To begin with, the illustrations are good. The palette is limited to mostly shades of blue and white for the snow and ice, and varying shades of grey to brown for skin, hair, eyes, clothes, equipment, and animals (dogs and, of course, the lemming/polar bear). At first glance, they seem like generic digitally created illustrations, with the flat texture and simple shapes without outlines that are common in that type. But, if you look more carefully, there is distance and substance in the pictures; through careful shading, instead of looking weightless, the parkas look thick and heavy, mountains rear convincingly far away, and a mitten resting on the ground is shaped just so, so that we can tell the wearer is leaning their weight on that hand. The shadows on snow, with a few stalks of plants poking out, have that exact blue of shadows cast by an afternoon sun in winter. The people in the story are all dressed in a similar manner and have few distinguishing features, yet their simplified expressions and movements are lively, and they do not feel interchangeable or look like dolls. I consider it a thoughtful portrayal because having little folk in a story can have the unfortunate effect of equating an Indigenous culture with toylike or childish qualities; these illustrations are not like that.
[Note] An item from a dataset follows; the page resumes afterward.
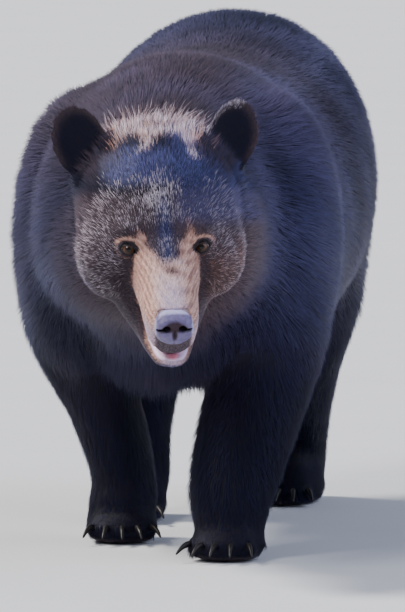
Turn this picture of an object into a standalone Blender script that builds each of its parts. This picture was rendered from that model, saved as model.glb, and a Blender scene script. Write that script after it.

On top of that, the illustrations work well with the text. I’m going to credit the art directors with having the illustrations fill each spread so there is no white space throughout the book. In a book set in mostly the same colours all the way through, it makes a lot more sense visually to take away the white space and just have the text sit on the illustrations. The Little Folk is just slightly more text-heavy than I think is the trend in mainstream picture books, so you will see a block of text on most pages, but the design of the book is very well done, with text manipulated so there is space between the lines, or the text block falls into an empty space in the landscape, and the pages can breathe. I wouldn’t be surprised if the text was laid out first and the illustrations made around the blocks.
The use of language is also carefully considered: you will see from the excerpt that some basic grammar is demonstrated in a natural manner, with three different grammatical forms shown in “There once were inugarulliit” and “One inugarulliik couple”, then again with an Inuk child and an inugarulliq child. I don’t know whether it was intended or just happened with the story, but I felt it was a good repetition and would be useful for those learning Inuktitut (there is also a glossary and pronunciation guide at the end, aimed towards non-speakers of the language). I like how the words that point towards the little folk are italicized and non-capitalized while the word Inuk is capitalized but not italicized, because (perhaps) they should be considered differently: Inuit are not story people but real people who are present, with us, in the now.
After the first introduction, “One inugarulliik couple had adopted an Inuk boy. He was much bigger than his parents, and they loved him dearly”, the relationship words are always “parents”, “his father”, etc., with no terms used that might imply an assumed different set of real parents somewhere (such as “his adoptive parents” or “the inugarulliik couple”. I also want to point to “and they loved him dearly”, instead of “but”). This natural unapologetic stance continues into the description of hunting where both pictures and text describe the death of a lemming and the use of its meat in a matter-of-fact manner without feeling the need to justify anything. The hunters are going out for food; they find a food animal and kill it; it becomes food, and they eat its meat. The parents are proud of their son’s first hunt. Hunting is taken for granted, and things like meat caches need no explanation in this story. The meat cache, by the way, already contains duck meat and the lemming’s leg is all that is in the cache, details which quietly point to a prior hunt of a duck and to the village hunters’ dividing the lemming amongst the community.
There is no conflict in this narrative, and so it does not follow a mainstream storyline which is usually one of setting up and resolving an inner or external conflict, usually by learning something new. When the boy does not see the polar bear that his father mentions, he does not doubt his elders or himself; he simply asks for clarification. When the inugarulliq child makes a polar bear’s leg out of the lemming’s leg, the boy does not feel that he is different or does not belong in his community. The boy’s size is never mentioned past the first introduction. The magic is simply the explanation for how a lemming can become a polar bear and allows for the parents to be proud of their son’s catch of a polar bear even though the boy only feels that he stepped on a lemming. There is no negotiation of identity or worldview; everything just is and is accepted as such.
The Little Folk is a challenging read, and, by that, I don’t mean that it has problems or deals with heavy subject matter. I mean that, if you have only ever read North American mainstream picture books and only know European fairytales, you will find yourself noticing all the places where you made assumptions about how the story “should go”. The story pokes at all my ideas of what a picture book narrative “usually is”, but in the nicest and subtlest ways, and, through rereading I appreciate it more. I feel awkward being in the position of praising something for being “unapologetic” as that feels like a rude sort of position to take, but with my apologies for the presumption (and for the use of the term “mainstream” for lack of a better term for the generally familiar), it is remarkable how unaffected and natural this book is. It is as if it was unaware that there was any “mainstream” that it could be compared to, and that is a good thing for us readers. I would read The Little Folk with young friends early before they know that there’s such a thing as the hero’s journey or the rule of three.
Saeyong Kim is a librarian who lives and works in British Columbia.